Do this
Print out the material that follows word for word.

Recorded data
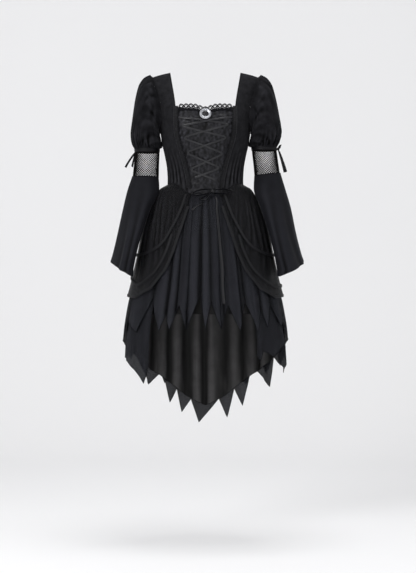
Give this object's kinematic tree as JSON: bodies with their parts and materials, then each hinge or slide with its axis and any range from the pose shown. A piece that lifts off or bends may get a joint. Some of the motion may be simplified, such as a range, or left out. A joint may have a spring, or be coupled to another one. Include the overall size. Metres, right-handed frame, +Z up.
{
  "type": "witch costume",
  "caption": "Black witch dress, worn and hollow: laced satin front in a velvet bodice, puffed sleeves over fishnet and bells, and a ragged skirt, short in front and long behind.",
  "frame": {"origin": "midway between the two shoulder seams, where the wearer's shoulders hold the dress", "axes": "+Z up along the wearer, the front faces -Y, and +X is the wearer's left"},
  "size_m": [0.5822, 0.3877, 1.102],
  "materials": {
    "velvet": "black short-pile velvet",
    "satin": "black satin",
    "lining": "black satin lining, shiny side in",
    "ribbon": "black satin ribbon",
    "chiffon": "sheer matt black chiffon",
    "crepe": "matt blue-black crepe",
    "net": "open black net",
    "lace": "black cotton lace",
    "trim": "corded black braid",
    "rhinestones": "clear stones in a silver setting",
    "black_stone": "polished black"
  },
  "bodies": {
    "root": {"bodice_front_left": "velvet", "bodice_front_right": "velvet", "bodice_back_left": "velvet", "bodice_back_right": "velvet", "satin_panel": "satin", "neckline_lace": "lace", "braid_left": "trim", "braid_right": "trim", "lacing_under": "ribbon", "lacing_over": "ribbon", "brooch_ring": "rhinestones", "brooch_stone": "black_stone", "chiffon_front": "chiffon", "chiffon_side_left": "chiffon", "chiffon_side_right": "chiffon", "under_chiffon_left": "chiffon", "under_chiffon_right": "chiffon", "lining_front": "lining", "lining_back_left": "lining", "lining_back_right": "lining", "net_overskirt_left": "net", "net_overskirt_right": "net", "net_binding_left": "trim", "net_binding_right": "trim", "swag_upper_left": "trim", "swag_upper_right": "trim", "swag_lower_left": "trim", "swag_lower_right": "trim", "puff_sleeve_left": "velvet", "puff_sleeve_right": "velvet", "sleeve_band_left": "ribbon", "sleeve_band_right": "ribbon", "fishnet_left": "net", "fishnet_right": "net", "bell_sleeve_left": "crepe", "bell_sleeve_right": "crepe", "sleeve_tie_left": "ribbon", "sleeve_tie_right": "ribbon", "waist_bow": "ribbon", "bow_tail_long": "ribbon", "bow_tail_short": "ribbon"}
  },
  "joints": []
}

Reply to the task
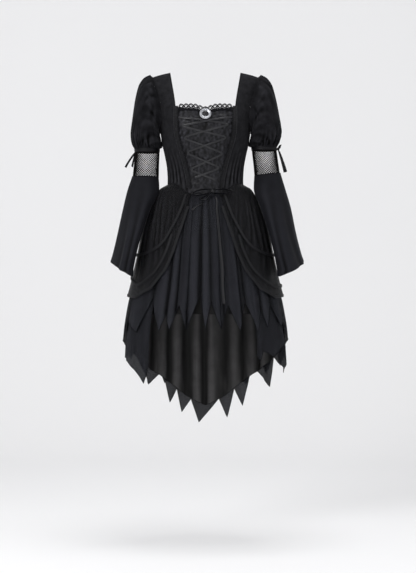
Give this object's kinematic tree as JSON: bodies with their parts and materials, then each hinge or slide with its axis and any range from the pose shown. A piece that lifts off or bends may get a joint. Some of the motion may be simplified, such as a range, or left out. A joint may have a spring, or be coupled to another one. Include the overall size. Metres, right-handed frame, +Z up.
{
  "type": "witch costume",
  "caption": "Black witch dress, worn and hollow: laced satin front in a velvet bodice, puffed sleeves over fishnet and bells, and a ragged skirt, short in front and long behind.",
  "frame": {"origin": "midway between the two shoulder seams, where the wearer's shoulders hold the dress", "axes": "+Z up along the wearer, the front faces -Y, and +X is the wearer's left"},
  "size_m": [0.5822, 0.3877, 1.102],
  "materials": {
    "velvet": "black short-pile velvet",
    "satin": "black satin",
    "lining": "black satin lining, shiny side in",
    "ribbon": "black satin ribbon",
    "chiffon": "sheer matt black chiffon",
    "crepe": "matt blue-black crepe",
    "net": "open black net",
    "lace": "black cotton lace",
    "trim": "corded black braid",
    "rhinestones": "clear stones in a silver setting",
    "black_stone": "polished black"
  },
  "bodies": {
    "root": {"bodice_front_left": "velvet", "bodice_front_right": "velvet", "bodice_back_left": "velvet", "bodice_back_right": "velvet", "satin_panel": "satin", "neckline_lace": "lace", "braid_left": "trim", "braid_right": "trim", "lacing_under": "ribbon", "lacing_over": "ribbon", "brooch_ring": "rhinestones", "brooch_stone": "black_stone", "chiffon_front": "chiffon", "chiffon_side_left": "chiffon", "chiffon_side_right": "chiffon", "under_chiffon_left": "chiffon", "under_chiffon_right": "chiffon", "lining_front": "lining", "lining_back_left": "lining", "lining_back_right": "lining", "net_overskirt_left": "net", "net_overskirt_right": "net", "net_binding_left": "trim", "net_binding_right": "trim", "swag_upper_left": "trim", "swag_upper_right": "trim", "swag_lower_left": "trim", "swag_lower_right": "trim", "puff_sleeve_left": "velvet", "puff_sleeve_right": "velvet", "sleeve_band_left": "ribbon", "sleeve_band_right": "ribbon", "fishnet_left": "net", "fishnet_right": "net", "bell_sleeve_left": "crepe", "bell_sleeve_right": "crepe", "sleeve_tie_left": "ribbon", "sleeve_tie_right": "ribbon", "waist_bow": "ribbon", "bow_tail_long": "ribbon", "bow_tail_short": "ribbon"}
  },
  "joints": []
}